Windspirit was sitting safely at Vuda but was as usual very dirty from dust and ash. We spent the weekend resting and then doing numerous jobs on the boat, including the normal boat scrub. Tony used the new stainless steel drills which he had bought in Auckland to drill holes in the bow fitting for the pin which is going to be made to hold the anchor snug when we are sailing. We had found that the new 33kg (73lb) Rocna anchor moves and bangs when we hit waves, even though it is well tied down. This pin will prevent that happening. It took Tony a lot of thinking, planning and measuring before he did the drilling. But it looks fine now that it is finished.
We had also bought some new rope which Mary spent a lot of time splicing and fitting it to the dinghy. Our old painter had lasted several years but was looking the worse for wear. This time we made up a bridle arrangement so that it is more secure, rather than just one line. When one does a lot of splicing, the job seems easy but when it is done just occasionally, the rope book, with diagrams is extremely useful. The other jobs which were done while at the marina were the replacement of the faulty capacitor for the genset (it works like a charm now) and gluing new foam on the lazerette hatch covers, which were leaking slightly.
Early on Monday morning we left Vuda and motored to Saweni Bay again. Then once were were sure that the anchor had set, we left the dinghy at the beach and walked to the main road where we wanted to catch a bus to Lautoka. Our fresh fruit and veg’s stores were low. We were lucky to be offered a ride by the Postal Delivery Van driver. He dropped us at the main road where we caught the 80 cent bus to Lautoka. We had a successful time at the market and with our bags loaded up, caught a bus which was heading for Nadi. We left the bus at the Saweni Bay turn off but were not so lucky this time and had to walk in the searing heat, the 45 minute walk back to the beach. By the time we got back to the boat we were exhausted but well stocked with food.
We stayed in the comfortable and quiet anchorage at Saweni for several days, the only excitement was when we looked up and noticed that a yacht, which had been in front of us, was now beside us and rapidly drifting towards the reef. We called them on the radio but got no reply and so Tony blasted them with our electric horn. That soon got a response and they let out more anchor chain. The only annoyance for us was that now we had a yacht closer to us than we would have liked. Also they had a noisy wind generator and a very noisy diesel generator and so our quiet anchorage became a loud one. However them’s the breaks.
Tony spent several hours reworking the circuit board for the spare auto helm to make it operate with the new hydraulic control system. After some more testing, it does work now but over-steers and we now do search patterns when that is operating. So back to the drawing board for Tony.

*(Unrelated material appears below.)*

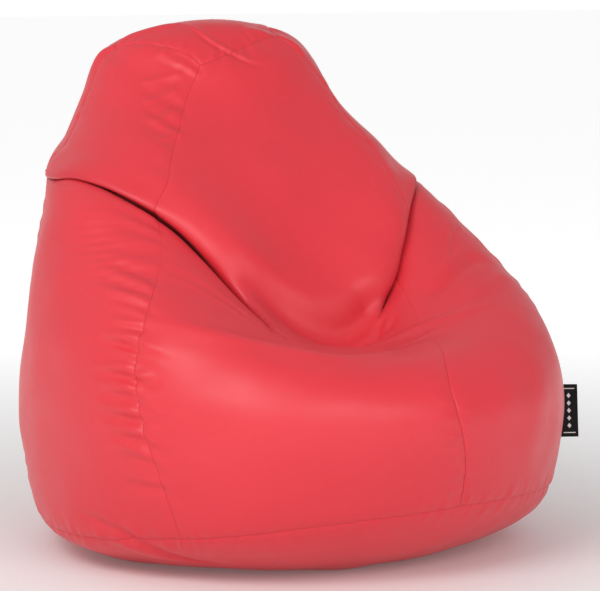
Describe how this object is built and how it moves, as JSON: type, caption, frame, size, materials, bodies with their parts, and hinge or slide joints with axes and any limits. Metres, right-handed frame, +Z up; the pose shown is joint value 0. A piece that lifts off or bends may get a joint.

It will eventually work, we know, and it is only the spare one. But after our experience of sailing from NZ we want to have spares of spares.
On Thursday we had a great sail from Saweni Bay to Denerau, the port of Nadi. The boat just loved the conditions and so did we. Stephen, Rochelle, Caleb and Ethan were due to arrive from NZ at 4PM but their plane was cancelled and they had to go on standby for the 8PM flight. That is pretty hard, sitting at the airport with two children under two and just waiting. They were lucky to get on the flight and had two very tired children but at least they arrived at 11PM. It took them all a couple of days to catch up on sleep though. They are staying at the Radisson Resort on Denerau.
Wow! What a beautiful place, with several pools, restaurants and right on the beach front. They have a two bedroomed apartment there and are staying until Thursday morning. We have been having a wonderful time with them, playing with the boys, babysitting and swimming in the pools. We are so lucky to be able to spend so much time with our grandchildren but by the time they leave we will look forward to a few quiet days before Rowena and Isabella arrive on Sunday to stay with us for two weeks.